Many people don’t care for such movies because they’re inaccessible, have a subject foreign to them, or that make them feel uncomfortable.
That about says it for The Master. Anderson’s film doesn’t scream out, “This is entertainment!” It is, as I remarked about “There Will Be Blood,” a movie-going challenge.
The Master unsettles.
Freddie Quell (Joaquin Phoenix) is a disturbed, unstable, alcoholic Naval veteran back from World War II … up to his ass in Post Traumatic Stress Syndrome. Adrift and always on the prowl for private liaison with serial female companions, he happens by a convivial and prosperous-looking group aboard a ship that’s just about to slip from a shore on San Francisco Bay. Freddie stows away on it, and meets its quasi-captain who proves to be the most dynamic man he’ll ever know: Lancaster Dodd (Philip Seymour Hoffman).
Director Anderson has two such male characters in “There Will Be Blood;” Paul Dano, as an ingratiating fundamentalist preacher (somewhat Quell-like) and Daniel Day-Lewis as a power-driven petroleum entrepreneur (indeed, Dodd-like)…though each pair of characters, in other ways, is much different from the pair in the other Anderson film.
Lancaster Dodd is well-off, well-educated and has that sort of proper demeanor you’d expect from a symphony orchestra conductor breezing on stage after the orchestra having just tuned.

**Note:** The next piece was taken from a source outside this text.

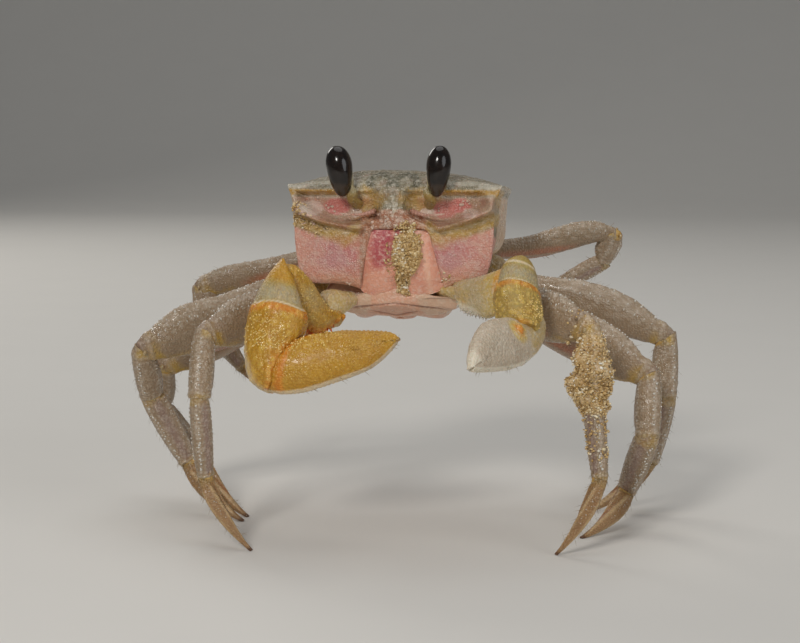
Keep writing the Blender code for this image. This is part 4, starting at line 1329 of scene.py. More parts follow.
def dress_knee(skin, piece, seed):
    along, over_axis, beside = piece.read(skin)
    around = np.abs(np.arctan2(beside, -over_axis))  # 0 on the outside of the bend
    body = smooth(0.04, 0.12, along) * fade(0.9, 0.97, along)
    keels = keels_of(along * piece.length, around, 0.75, 0.75, 2.2, 0.3, 0.2)
    small = pearls(skin.points, 0.72, 0.5, seed)
    rim = hump(along, 0.95, 0.03) + hump(along, 0.05, 0.03)
    skin.lift(0.1 * keels * body)
    skin.lift(0.055 * small)
    skin.lift(0.1 * rim - 0.1 * hump(along, 0.87, 0.03))
    skin.note("bead", 0.6 * small + 0.8 * keels * body)
    skin.note("joint", 0.75 * fade(0.02, 0.14, along) * smooth(0.3, 1.2, around)
              + 0.4 * smooth(0.88, 0.98, along))
    skin.note("edge", 0.6 * rim)
    skin.close(LEG, "leg_shell")


def dress_shank(skin, piece, seed):
    along, over_axis, beside = piece.read(skin)
    around = np.abs(np.arctan2(beside, -over_axis))
    body = smooth(0.05, 0.12, along) * fade(0.88, 0.95, along)
    keels = keels_of(along * piece.length, around, 0.8, 0.62, 2.5, 0.35, 0.17)
    small = pearls(skin.points, 0.66, 0.5, seed)
    rim = hump(along, 0.955, 0.022)
    skin.lift(0.13 * keels * body)
    skin.lift(-0.1 * hump(around, 1.57, 0.4) * body)
    skin.lift(0.05 * small)
    skin.lift(0.1 * rim - 0.08 * hump(along, 0.9, 0.025))
    skin.note("bead", 0.6 * small + 0.9 * keels * body)
    skin.note("joint", 0.45 * fade(0.03, 0.14, along) + 0.55 * smooth(0.88, 0.98, along))
    skin.note("edge", 0.6 * rim)
    skin.note("tint", 0.8 * hump(around, 1.57, 0.5))
    skin.close(LEG, "leg_shell")


def dress_toe(skin, piece, seed):
    along, over_axis, beside = piece.read(skin)
    around = np.arctan2(beside, -over_axis)
    slim = fade(0.3, 1.0, along)
    ribs = np.cos(6.0 * around)
    body = smooth(0.06, 0.16, along) * fade(0.82, 0.97, along)
    skin.lift(0.13 * ribs * body * (0.35 + 0.65 * slim))
    skin.lift(0.04 * pearls(skin.points, 0.6, 0.5, seed) * slim)
    skin.note("bead", 0.6 * np.clip(ribs, 0.0, 1.0) * body)
    skin.note("joint", 0.8 * fade(0.02, 0.14, along))
    skin.note("tint", 0.9 * smooth(0.9, 1.0, along))
    skin.note("pale", 0.6 * hump(along, 0.6, 0.25) * hump(np.abs(around), 1.57, 0.5))
    skin.note("edge", 0.5 * np.clip(ribs, 0.0, 1.0) * body)
    skin.close(TOE, "toe_horn")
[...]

Mr. Dodd also has a cause. Moreover, that’s what he calls it: the Cause.
He’s become wealthier through the sale of books he’s written about the Cause, and stirred quite a coterie of serious people to it. It’s the early Fifties and Freddie becomes one of Dodd’s disciples; initially because Freddie can mix the best damn powerhouse libations made of things you’d never dream should be imbibed by man or beast. Lancaster Dodd deems Freddie’s intoxicating concoctions as first rate.
To put it mildly, the circumstances surrounding Dodd’s life and his entourage are suggestible to Scientology which, as most know, is a creation of L. Ron Hubbard, the deceased author of a set of ideas and practices concerning a metaphysical connection between the mind and body: Dianetics.

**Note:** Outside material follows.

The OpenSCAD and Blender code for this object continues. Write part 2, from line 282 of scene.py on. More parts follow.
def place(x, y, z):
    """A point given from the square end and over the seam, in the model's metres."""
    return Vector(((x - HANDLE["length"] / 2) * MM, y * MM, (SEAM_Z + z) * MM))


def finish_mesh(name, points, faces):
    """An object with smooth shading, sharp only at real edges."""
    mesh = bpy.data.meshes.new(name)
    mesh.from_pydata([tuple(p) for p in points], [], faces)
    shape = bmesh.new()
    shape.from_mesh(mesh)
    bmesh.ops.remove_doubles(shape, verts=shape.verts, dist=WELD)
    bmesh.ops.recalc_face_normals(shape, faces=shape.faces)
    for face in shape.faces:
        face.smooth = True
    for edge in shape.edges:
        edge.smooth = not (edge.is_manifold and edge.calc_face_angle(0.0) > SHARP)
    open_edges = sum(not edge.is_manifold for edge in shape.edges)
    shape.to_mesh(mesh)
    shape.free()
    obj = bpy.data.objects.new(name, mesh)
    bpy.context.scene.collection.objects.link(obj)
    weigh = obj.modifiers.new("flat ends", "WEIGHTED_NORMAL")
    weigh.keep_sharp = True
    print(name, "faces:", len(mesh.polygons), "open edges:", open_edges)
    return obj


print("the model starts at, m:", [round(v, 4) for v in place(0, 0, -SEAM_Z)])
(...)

Scientology has been called (whether it is or not) a religio-secular corporate construct. Some estimates put its current membership between 100,000 and 200,000, a majority of those being US citizens. Another definition for Scientology I’ve read says it’s an intellectually-skewed faith that holds not to spirituality, and that its fundamental good deed is motivating members to keep “processing” to be their best and to feel that new placement of themselves.

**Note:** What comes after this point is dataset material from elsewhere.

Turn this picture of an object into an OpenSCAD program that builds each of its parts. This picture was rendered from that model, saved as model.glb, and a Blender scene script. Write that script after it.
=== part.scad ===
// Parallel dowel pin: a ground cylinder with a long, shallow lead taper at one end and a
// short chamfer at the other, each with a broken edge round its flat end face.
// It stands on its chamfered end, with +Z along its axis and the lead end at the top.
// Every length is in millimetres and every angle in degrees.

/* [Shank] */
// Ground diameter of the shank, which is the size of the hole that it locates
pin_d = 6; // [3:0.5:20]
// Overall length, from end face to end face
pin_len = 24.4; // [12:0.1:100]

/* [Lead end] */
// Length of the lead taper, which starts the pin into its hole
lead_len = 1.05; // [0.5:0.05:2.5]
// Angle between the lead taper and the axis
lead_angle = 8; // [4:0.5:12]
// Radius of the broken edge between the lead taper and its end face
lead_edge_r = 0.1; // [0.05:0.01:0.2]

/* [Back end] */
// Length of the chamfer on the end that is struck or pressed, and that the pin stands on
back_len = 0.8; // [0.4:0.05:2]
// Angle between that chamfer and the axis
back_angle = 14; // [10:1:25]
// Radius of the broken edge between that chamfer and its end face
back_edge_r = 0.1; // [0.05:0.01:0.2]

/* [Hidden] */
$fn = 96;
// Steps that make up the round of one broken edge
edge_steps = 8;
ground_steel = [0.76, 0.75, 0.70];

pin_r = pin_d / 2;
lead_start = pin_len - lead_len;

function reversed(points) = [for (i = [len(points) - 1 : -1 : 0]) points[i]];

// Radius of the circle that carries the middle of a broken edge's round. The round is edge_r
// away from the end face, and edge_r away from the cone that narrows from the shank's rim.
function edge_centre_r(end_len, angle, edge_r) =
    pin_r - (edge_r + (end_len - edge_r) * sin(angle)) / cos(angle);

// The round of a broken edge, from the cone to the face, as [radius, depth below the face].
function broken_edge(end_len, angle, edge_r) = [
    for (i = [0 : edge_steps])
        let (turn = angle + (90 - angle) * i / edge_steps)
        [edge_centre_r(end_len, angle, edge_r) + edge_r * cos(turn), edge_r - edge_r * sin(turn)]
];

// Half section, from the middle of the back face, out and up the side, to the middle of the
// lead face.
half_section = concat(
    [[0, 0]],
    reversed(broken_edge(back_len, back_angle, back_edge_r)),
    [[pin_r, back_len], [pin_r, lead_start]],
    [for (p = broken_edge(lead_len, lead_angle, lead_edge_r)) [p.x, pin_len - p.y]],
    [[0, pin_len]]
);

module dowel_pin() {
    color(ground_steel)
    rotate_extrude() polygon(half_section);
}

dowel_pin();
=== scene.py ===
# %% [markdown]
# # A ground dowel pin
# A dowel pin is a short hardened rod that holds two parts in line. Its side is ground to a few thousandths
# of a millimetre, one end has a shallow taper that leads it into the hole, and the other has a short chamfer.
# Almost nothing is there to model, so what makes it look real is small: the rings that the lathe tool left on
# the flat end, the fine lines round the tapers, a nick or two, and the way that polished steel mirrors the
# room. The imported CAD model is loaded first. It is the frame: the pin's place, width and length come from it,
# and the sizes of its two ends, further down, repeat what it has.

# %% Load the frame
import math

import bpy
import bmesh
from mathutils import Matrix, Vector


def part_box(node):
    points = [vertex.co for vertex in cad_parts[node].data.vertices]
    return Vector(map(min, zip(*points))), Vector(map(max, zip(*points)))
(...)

How “The Master” will sit with members of the Church of Scientology is not a difficult guess. What is it that arouses more quickly the ire of a devout person to his or her personal beliefs about living — and life itself — than thinking others hold those values in disrespect? All we have to do any given day is following news reports to get the answer … one that we already know.
It’s difficult, though, to figure whether or not the timing of The Master’s release, in the same week as another movie — though artless, trashy and ugly — and now causing reactive violence around the world, is propitious.
Although the Hubbardesque character is not unlike Burt Lancaster’s Elmer Gantry or Andy Griffth’s Lonesome Rhodes, Anderson doesn’t send a message that the affable and charismatic Dodd is really bad. That would make “The Master” not confounding and simple. It is neither.
You have bring yourself to this film, not wait for it to figure out for you what’s going on.
Anderson’s Freddy is really about whom the narrative swirls most. Phoenix’s portrayal of Quell said to me that the actor is overwhelmed and consumed by the character. Hoffman always lets his character take over, even though all of the ones he’s played in movies are a dead ringer for Philip Seymour Hoffman. He always manages to make me forget that anatomical reality.
Amy Adams, another actor endowed with consummate ability, is perfect as Dodd’s wife, Peggy. The sweetness usually seen in Adams’ smile and heard in her voice vanishes in some scenes as she is, after all, Freddie’s fundamental foe due to his alcoholism and simian-like manner, especially when he’s angry with detractors of Dodd’s Cause.
Until near the end of The Master I was unsure whether that was all to Peggy’s growing dislike for Freddie until hearing Lancaster Dodd sing to Freddie Quell, in an unsteady voice, the old favorite, “I’d Love To Get You On A Slow Boat To China.”
Yes, The Master is a work of art: unsettling…and latent.